Now I know things like to happen all at once but we have to respect the fact that relapse or worse is bound to happen if we don’t put some stuff down and deal only with what is absolutely essential. And sometimes that means going back into the hospital in order to just make it all stop and sort through the really important tasks until you have a clear view of things. We know the voices never really give good advice but sometimes it just seems like everything they are saying holds some merit in a weird sort of way.

So why is it so hard to ask for help? For me it was my daughter’s 10th birthday and her crying because she didn’t want mommy to go away. I didn’t go to the hospital. I should have gone nothing has really changed since last Wednesday night. I’m still under immense pressure between work home life, the kids and my husband there’s nothing I can just put to the side without backlash or major issues arising from doing so.

I don’t really know what I need to do now, but maybe I’ll figure it out before it actually kills me (mentally, emotionally, and otherwise). I am still entertaining the hospital avenue but I really hope something gives so that I don’t have to. I would like to think that if it’s truly the right place for me to survive then I’ll know and go without hesitation but if I fall into another delusions I might not be able to see the dire situation I’m in.

If you have a friend who’s always in the pressure cooker and seems a bit depressed or overwhelmed be sure to tell them that there is help for them all the time and you’d be happy to lend an ear if they need one.

Holding on to what I’ve got. Even if it kills me,

Schiz & Giggles

What Helps Me?

A long time without knowing

Acceptance and Patience.


I was formally diagnosed with Schizoaffective Disorder in March of 2011. However that is not when things started to get better. For starters, my schizoaffective disorder is essentially a mix of schizophrenic symptoms and bipolar symptoms. In my case it was paranoia and delusions, mixed with bipolar depression and manic symptoms that were rapid cycling. Meaning my mood went from crying over everything to feeling like I could be the President of the United States and solve the world’s problems all within a period of a week to a month. The paranoia and delusions however would last for months to a year or more.

In 2011 I was so delusional I didn’t believe my diagnosis was real. I believed that I had discovered some hidden information and that my doctor and my husband were just trying to convince me it wasn’t real in order to keep the secrets hidden. I refused to accept that I was schizoaffective. So my condition while seemingly began to improve was actually getting worse because I wasn’t receiving treatment. What happened was that I had snapped out of one delusion and my symptoms became dormant, but that just convinced me I didn’t have a problem. The next time it would appear was a lot worse, voices, hallucinations, delusions. At that time I even believed I was talking directly to God himself via my email inbox and junk mail folders on the computer. I believed the headers and file names were in a specific order and the pattern was the message from God.

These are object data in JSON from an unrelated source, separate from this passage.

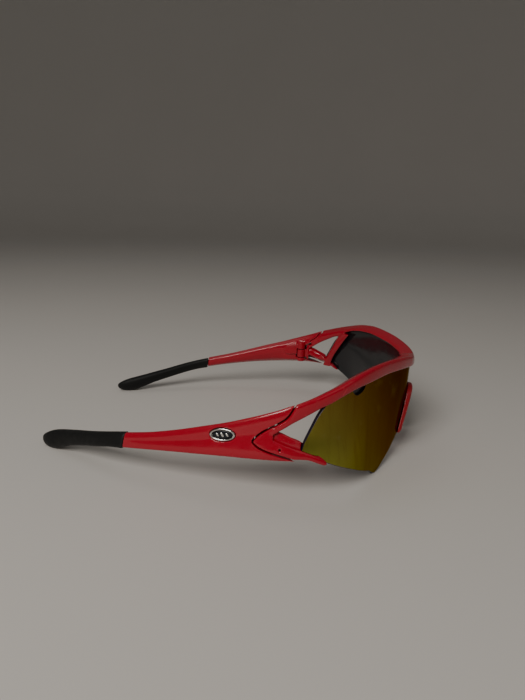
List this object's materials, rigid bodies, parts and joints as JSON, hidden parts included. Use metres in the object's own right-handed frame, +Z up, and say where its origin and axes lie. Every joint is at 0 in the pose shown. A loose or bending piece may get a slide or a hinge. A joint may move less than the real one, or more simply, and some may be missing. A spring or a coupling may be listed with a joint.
{
  "type": "sport sunglasses",
  "caption": "Wrap-around sport sunglasses: forked front frame, mirrored shield lens, nose bridge with pads and two folding temples with rubber tips.",
  "frame": {"origin": "on the table under the middle of the glasses, halfway along their length", "axes": "+Z up, the front faces -Y, +X towards the wearer's left temple"},
  "size_m": [0.14, 0.1675, 0.0487],
  "materials": {
    "gloss_red": "gloss",
    "bridge_red": "gloss",
    "mirror_lens": "mirror coated",
    "soft_rubber": "matte",
    "grip_rubber": "matte",
    "badge_chrome": "polished",
    "badge_enamel": "gloss",
    "screw_steel": "satin"
  },
  "bodies": {
    "front": {"front_frame": "gloss_red", "shield_lens": "mirror_lens", "nose_bridge": "bridge_red", "nose_pad_left": "soft_rubber", "nose_pad_right": "soft_rubber"},
    "left_arm": {"temple_left": "gloss_red", "temple_tip_left": "grip_rubber", "badge_bezel_left": "badge_chrome", "badge_inlay_left": "badge_enamel", "hinge_screw_left": "screw_steel"},
    "right_arm": {"temple_right": "gloss_red", "temple_tip_right": "grip_rubber", "badge_bezel_right": "badge_chrome", "badge_inlay_right": "badge_enamel", "hinge_screw_right": "screw_steel"}
  },
  "joints": [
    {"name": "left_hinge", "type": "hinge", "parent": "front", "child": "left_arm", "pos_m": [0.0639, -0.02375, 0.0248], "axis": [0, 0, 1], "range_deg": [0, 90]},
    {"name": "right_hinge", "type": "hinge", "parent": "front", "child": "right_arm", "pos_m": [-0.0639, -0.02375, 0.0248], "axis": [0, 0, -1], "range_deg": [0, 78]}
  ]
}
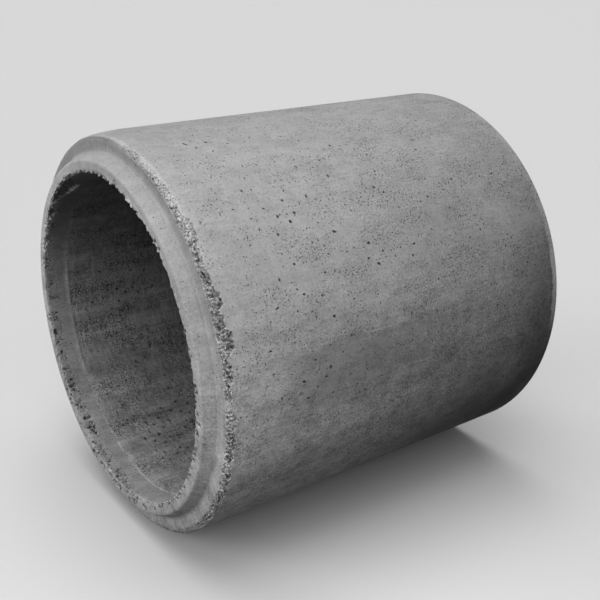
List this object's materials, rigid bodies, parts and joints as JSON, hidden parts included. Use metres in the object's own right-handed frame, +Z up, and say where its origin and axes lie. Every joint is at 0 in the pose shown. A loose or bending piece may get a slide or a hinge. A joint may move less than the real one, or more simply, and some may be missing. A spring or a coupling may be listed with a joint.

I heard voices warning me about terrible things that were going to happen what I should do to escape these terrible events. At one point I even left the house believing the pizza delivery guy was coming to kill me or kidnap me and take me somewhere they could cut my head open and experiment on my brain. Then my mother came to visit. As we were driving down the road back to the house from the airport I began to tell her about the emails being from God and the Pizza guy trying to kill or kidnap me and I remember the look on her face being very confused. No matter how much she tried not to look shocked or sad I could tell what I was saying was very off the wall and probably not very possible and I knew what the doctors had said in 2011 was exactly what I was going through at that point. There was no more denying the diagnosis anymore.

What ended up helping me the most was being able to hear myself say what was happening and have understanding however untrue the understanding was from my loved ones. While they didn’t truly understand me because what I was saying was, forgive me for lack of a better word crazy, it was real. They did their best to just listen and show compassion when I felt trapped and scared. Scared to sound crazy, and trapped by my delusions but not judged by the ones who meant the most to me was the true way I was able to begin the healing process. I didn’t accept my diagnosis because I was afraid I would lose my ability as a person to have a perspective on anything. Or that I would lose my children or my husband because of my diagnosis. Those things still scare me to death but they are things I have accepted as possible outcomes should I chose to forget what cards I have been dealt and not continue my treatment. Those are the things that helped me the most.